Qualquer coisa antitética.
Qualquer forma vária
que plana
mas não se adivinha.
Pois só é possível
duvidá-la,
a ela de si mesma,
subtraí-la.
Obter a forma final,
o produto da equação,
no mecanismo
matemático
infindável, cuja incógnita
terá solução
quando a equação,
cifrada à sua forma, revela
a matéria vaga
do nada, isto é,
um poema


Valete, Fratres.

sexta-feira, 14 de maio de 2010

...

Correu até exaustão
Sem forças tombou à beira da estrada.
Os transeuntes apressados empurravam com o calcanhar aquele corpo inerte tirando-o do caminho.
Com a fraca consciência que lhe restava ficou em paz o seu espírito aguardando um milagre.
Esvaiu-se em pó.
O samaritano jamais viera.





Esse é um poema velho... Acho que 2006 ou 2007, sei lá, não me lembro bem. O fato é que eu ainda não consegui pensar num título para esse poema. Estranho, né?
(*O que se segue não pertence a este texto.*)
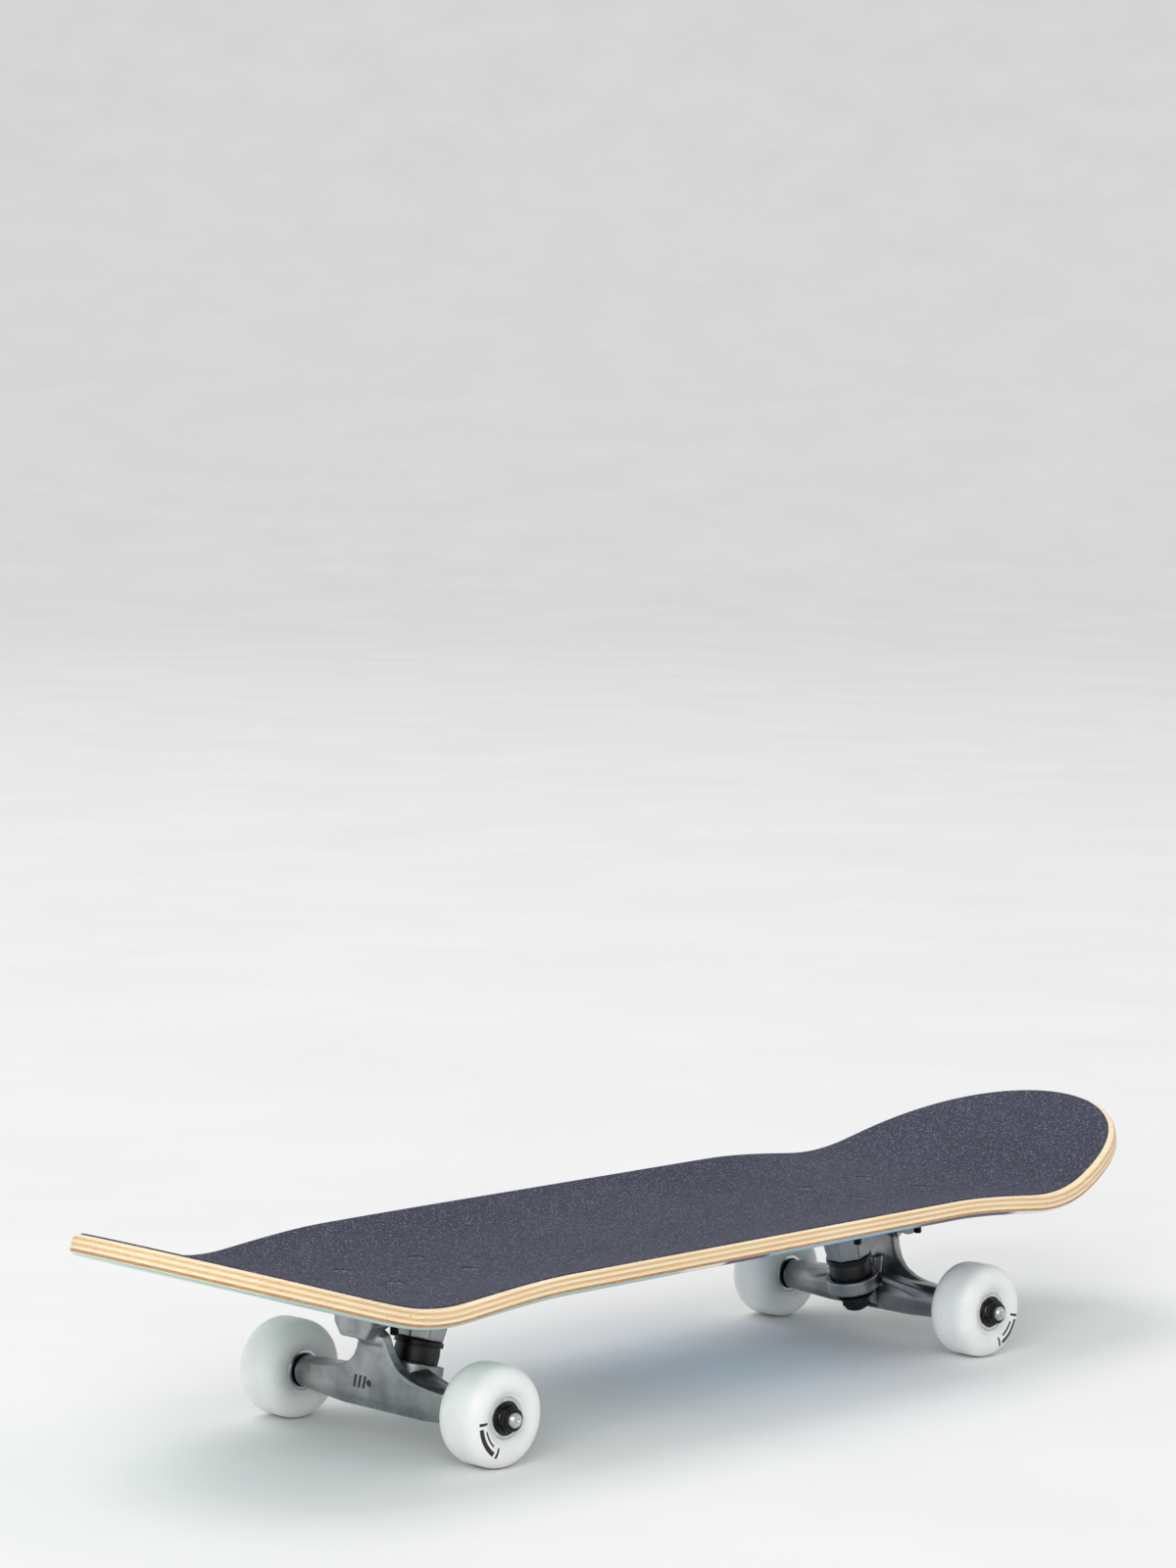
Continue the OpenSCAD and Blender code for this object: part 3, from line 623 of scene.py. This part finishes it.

segunda-feira, 10 de maio de 2010

Shinobi e sua vítima

Aquela que sempre só
cruzava as avenidas,
De súbito, e qual o espanto,
encontrou no olhar d'um estranho
a vida que não conhecia.

O fragmentar do destino, a incoerência,
a quebra das certezas, o outro
em desejo.
Ardendo-se ela
temeu, tentou resistir.
Por fim,
num suspiro de alívio,
rendeu-se.

Agora a casa, o cheiro, o cobertor,
a barba, o cigarro, o sexo,
o olhar, o não dito, o temor,
O eu te amo, o perder-se em
mil pedaços...O já não ser
e estar inteira
no ser amado.



Estreiando o blog com um poeminha criado na aula de Língua Latina II ^__^.
O bom de fazer um blog com o conhecimento dos amigos é esperar pelos comentários, né Raquel? Né, Priscila? Né, Gleica, Robson, André? É claro que as poesias do Diogo e as minhas não são lá grandes coisas (diga-se de passagem, que gosto mais das poesias do Diogo do que das minhas!), mas a gente tenta e ainda jura que é poeta!
Comentem!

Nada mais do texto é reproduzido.